### WHAT YOU SHOULD DO
Find every line with the word "axis". Copy those lines.

### RECORDS TO USE
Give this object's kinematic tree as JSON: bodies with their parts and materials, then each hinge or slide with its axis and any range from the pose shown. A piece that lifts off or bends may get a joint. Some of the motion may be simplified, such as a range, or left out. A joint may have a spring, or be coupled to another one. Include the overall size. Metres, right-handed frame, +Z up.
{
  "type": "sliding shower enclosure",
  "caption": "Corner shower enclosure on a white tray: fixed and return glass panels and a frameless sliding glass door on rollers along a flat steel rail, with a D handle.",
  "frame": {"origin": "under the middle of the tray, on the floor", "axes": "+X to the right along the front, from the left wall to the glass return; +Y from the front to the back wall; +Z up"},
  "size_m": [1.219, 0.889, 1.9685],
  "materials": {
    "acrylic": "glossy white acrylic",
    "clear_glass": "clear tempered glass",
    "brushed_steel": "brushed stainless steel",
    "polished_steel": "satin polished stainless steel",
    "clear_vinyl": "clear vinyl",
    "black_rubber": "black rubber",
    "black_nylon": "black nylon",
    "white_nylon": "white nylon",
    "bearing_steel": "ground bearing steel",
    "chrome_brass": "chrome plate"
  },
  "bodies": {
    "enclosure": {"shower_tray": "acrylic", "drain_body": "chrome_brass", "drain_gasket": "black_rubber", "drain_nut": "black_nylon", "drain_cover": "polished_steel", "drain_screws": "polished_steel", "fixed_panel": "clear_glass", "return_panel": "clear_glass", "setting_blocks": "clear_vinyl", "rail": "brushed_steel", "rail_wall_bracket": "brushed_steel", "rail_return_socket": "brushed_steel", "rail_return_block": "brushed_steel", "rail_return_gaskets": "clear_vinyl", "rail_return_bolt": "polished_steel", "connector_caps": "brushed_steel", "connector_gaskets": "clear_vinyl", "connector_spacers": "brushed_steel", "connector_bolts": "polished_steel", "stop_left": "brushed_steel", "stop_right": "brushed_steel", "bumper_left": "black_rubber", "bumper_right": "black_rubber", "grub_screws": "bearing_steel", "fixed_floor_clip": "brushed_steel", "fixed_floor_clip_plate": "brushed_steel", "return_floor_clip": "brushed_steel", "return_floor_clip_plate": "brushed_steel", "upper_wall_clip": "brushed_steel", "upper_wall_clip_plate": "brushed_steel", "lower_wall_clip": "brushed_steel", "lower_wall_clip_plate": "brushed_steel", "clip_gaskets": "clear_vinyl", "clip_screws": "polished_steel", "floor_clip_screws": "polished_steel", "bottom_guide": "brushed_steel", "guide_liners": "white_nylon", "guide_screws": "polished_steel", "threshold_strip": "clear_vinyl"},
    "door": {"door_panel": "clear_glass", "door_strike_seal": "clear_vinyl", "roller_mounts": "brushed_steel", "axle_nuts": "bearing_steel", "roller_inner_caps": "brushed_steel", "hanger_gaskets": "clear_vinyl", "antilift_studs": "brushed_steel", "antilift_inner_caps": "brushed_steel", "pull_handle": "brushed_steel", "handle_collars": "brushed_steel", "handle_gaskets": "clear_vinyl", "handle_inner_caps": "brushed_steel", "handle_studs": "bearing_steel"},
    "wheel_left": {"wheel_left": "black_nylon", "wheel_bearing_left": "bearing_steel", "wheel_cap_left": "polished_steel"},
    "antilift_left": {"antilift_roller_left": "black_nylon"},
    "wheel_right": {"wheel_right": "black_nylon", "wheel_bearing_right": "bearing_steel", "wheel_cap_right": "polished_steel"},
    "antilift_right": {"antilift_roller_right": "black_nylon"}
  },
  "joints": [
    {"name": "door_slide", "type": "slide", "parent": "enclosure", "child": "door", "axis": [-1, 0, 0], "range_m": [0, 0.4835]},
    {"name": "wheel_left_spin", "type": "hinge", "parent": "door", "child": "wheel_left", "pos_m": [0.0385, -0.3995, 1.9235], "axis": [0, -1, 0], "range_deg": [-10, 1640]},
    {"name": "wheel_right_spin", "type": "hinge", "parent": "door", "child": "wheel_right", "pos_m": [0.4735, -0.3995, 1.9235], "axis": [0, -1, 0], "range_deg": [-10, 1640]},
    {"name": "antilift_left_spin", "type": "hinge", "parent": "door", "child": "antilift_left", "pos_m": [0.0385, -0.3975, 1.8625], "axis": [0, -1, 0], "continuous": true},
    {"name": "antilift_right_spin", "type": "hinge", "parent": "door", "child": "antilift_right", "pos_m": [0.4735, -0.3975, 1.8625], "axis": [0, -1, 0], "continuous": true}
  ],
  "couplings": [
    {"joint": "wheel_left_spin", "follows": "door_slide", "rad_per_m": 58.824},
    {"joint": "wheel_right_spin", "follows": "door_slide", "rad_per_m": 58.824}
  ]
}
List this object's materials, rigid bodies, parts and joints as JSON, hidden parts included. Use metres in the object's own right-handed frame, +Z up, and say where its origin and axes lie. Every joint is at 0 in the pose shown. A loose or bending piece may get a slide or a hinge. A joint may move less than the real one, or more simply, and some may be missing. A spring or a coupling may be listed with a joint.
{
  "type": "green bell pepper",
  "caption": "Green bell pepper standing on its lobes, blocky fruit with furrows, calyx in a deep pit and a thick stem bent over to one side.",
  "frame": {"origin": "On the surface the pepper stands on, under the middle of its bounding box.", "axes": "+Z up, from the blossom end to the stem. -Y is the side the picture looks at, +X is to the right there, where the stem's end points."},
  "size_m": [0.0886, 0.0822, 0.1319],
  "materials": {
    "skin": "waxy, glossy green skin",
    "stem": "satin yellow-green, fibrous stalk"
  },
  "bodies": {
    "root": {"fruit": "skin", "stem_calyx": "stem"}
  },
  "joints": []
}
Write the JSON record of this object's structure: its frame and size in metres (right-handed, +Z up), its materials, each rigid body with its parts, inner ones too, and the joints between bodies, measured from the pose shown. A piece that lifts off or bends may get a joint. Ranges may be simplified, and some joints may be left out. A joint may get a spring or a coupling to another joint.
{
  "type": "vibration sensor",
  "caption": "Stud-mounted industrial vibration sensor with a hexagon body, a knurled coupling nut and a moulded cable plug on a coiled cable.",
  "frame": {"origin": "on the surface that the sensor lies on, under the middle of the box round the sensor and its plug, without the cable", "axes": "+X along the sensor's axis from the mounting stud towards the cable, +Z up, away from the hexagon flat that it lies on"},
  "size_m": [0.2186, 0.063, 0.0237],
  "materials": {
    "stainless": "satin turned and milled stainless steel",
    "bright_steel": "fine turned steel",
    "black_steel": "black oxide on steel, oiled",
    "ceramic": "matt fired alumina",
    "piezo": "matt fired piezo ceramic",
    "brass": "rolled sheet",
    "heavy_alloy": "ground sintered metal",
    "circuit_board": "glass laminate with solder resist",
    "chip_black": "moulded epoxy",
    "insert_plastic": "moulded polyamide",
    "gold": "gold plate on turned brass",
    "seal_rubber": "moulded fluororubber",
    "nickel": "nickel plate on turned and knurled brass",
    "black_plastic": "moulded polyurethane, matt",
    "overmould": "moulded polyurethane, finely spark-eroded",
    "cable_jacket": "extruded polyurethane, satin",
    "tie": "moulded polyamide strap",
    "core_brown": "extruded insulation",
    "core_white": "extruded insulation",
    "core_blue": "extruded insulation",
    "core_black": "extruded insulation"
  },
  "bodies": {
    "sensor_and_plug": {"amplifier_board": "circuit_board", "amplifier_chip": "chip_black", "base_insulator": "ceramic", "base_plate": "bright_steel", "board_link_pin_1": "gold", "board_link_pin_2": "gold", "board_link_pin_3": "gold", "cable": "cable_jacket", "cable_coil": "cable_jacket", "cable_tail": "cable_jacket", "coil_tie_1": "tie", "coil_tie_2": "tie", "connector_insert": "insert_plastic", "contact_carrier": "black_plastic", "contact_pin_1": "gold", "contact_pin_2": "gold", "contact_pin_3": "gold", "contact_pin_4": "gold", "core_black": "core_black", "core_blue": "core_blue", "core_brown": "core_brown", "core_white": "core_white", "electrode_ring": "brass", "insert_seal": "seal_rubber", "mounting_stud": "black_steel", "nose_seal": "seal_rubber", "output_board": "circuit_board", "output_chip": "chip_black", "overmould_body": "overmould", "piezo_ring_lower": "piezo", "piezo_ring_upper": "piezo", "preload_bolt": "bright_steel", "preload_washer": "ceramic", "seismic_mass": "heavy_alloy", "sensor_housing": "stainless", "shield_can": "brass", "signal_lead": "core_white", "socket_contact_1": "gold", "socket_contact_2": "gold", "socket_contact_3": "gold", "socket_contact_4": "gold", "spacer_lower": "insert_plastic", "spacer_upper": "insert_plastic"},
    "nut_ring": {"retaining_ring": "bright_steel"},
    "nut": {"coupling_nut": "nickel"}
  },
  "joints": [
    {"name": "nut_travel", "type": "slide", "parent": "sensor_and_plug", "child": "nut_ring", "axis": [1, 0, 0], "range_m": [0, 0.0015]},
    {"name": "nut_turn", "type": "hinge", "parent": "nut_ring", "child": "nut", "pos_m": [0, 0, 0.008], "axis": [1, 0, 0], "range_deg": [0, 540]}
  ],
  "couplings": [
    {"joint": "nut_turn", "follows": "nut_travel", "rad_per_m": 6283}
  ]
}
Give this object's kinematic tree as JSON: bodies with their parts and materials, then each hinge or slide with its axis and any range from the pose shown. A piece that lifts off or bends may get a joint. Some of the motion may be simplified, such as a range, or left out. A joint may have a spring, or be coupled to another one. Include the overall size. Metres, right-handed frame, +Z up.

### WRITTEN SOLUTION
Give this object's kinematic tree as JSON: bodies with their parts and materials, then each hinge or slide with its axis and any range from the pose shown. A piece that lifts off or bends may get a joint. Some of the motion may be simplified, such as a range, or left out. A joint may have a spring, or be coupled to another one. Include the overall size. Metres, right-handed frame, +Z up.
    {"name": "door_slide", "type": "slide", "parent": "enclosure", "child": "door", "axis": [-1, 0, 0], "range_m": [0, 0.4835]},
    {"name": "wheel_left_spin", "type": "hinge", "parent": "door", "child": "wheel_left", "pos_m": [0.0385, -0.3995, 1.9235], "axis": [0, -1, 0], "range_deg": [-10, 1640]},
    {"name": "wheel_right_spin", "type": "hinge", "parent": "door", "child": "wheel_right", "pos_m": [0.4735, -0.3995, 1.9235], "axis": [0, -1, 0], "range_deg": [-10, 1640]},
    {"name": "antilift_left_spin", "type": "hinge", "parent": "door", "child": "antilift_left", "pos_m": [0.0385, -0.3975, 1.8625], "axis": [0, -1, 0], "continuous": true},
    {"name": "antilift_right_spin", "type": "hinge", "parent": "door", "child": "antilift_right", "pos_m": [0.4735, -0.3975, 1.8625], "axis": [0, -1, 0], "continuous": true}
  "frame": {"origin": "on the surface that the sensor lies on, under the middle of the box round the sensor and its plug, without the cable", "axes": "+X along the sensor's axis from the mounting stud towards the cable, +Z up, away from the hexagon flat that it lies on"},
    {"name": "nut_travel", "type": "slide", "parent": "sensor_and_plug", "child": "nut_ring", "axis": [1, 0, 0], "range_m": [0, 0.0015]},
    {"name": "nut_turn", "type": "hinge", "parent": "nut_ring", "child": "nut", "pos_m": [0, 0, 0.008], "axis": [1, 0, 0], "range_deg": [0, 540]}
Give this object's kinematic tree as JSON: bodies with their parts and materials, then each hinge or slide with its axis and any range from the pose shown. A piece that lifts off or bends may get a joint. Some of the motion may be simplified, such as a range, or left out. A joint may have a spring, or be coupled to another one. Include the overall size. Metres, right-handed frame, +Z up.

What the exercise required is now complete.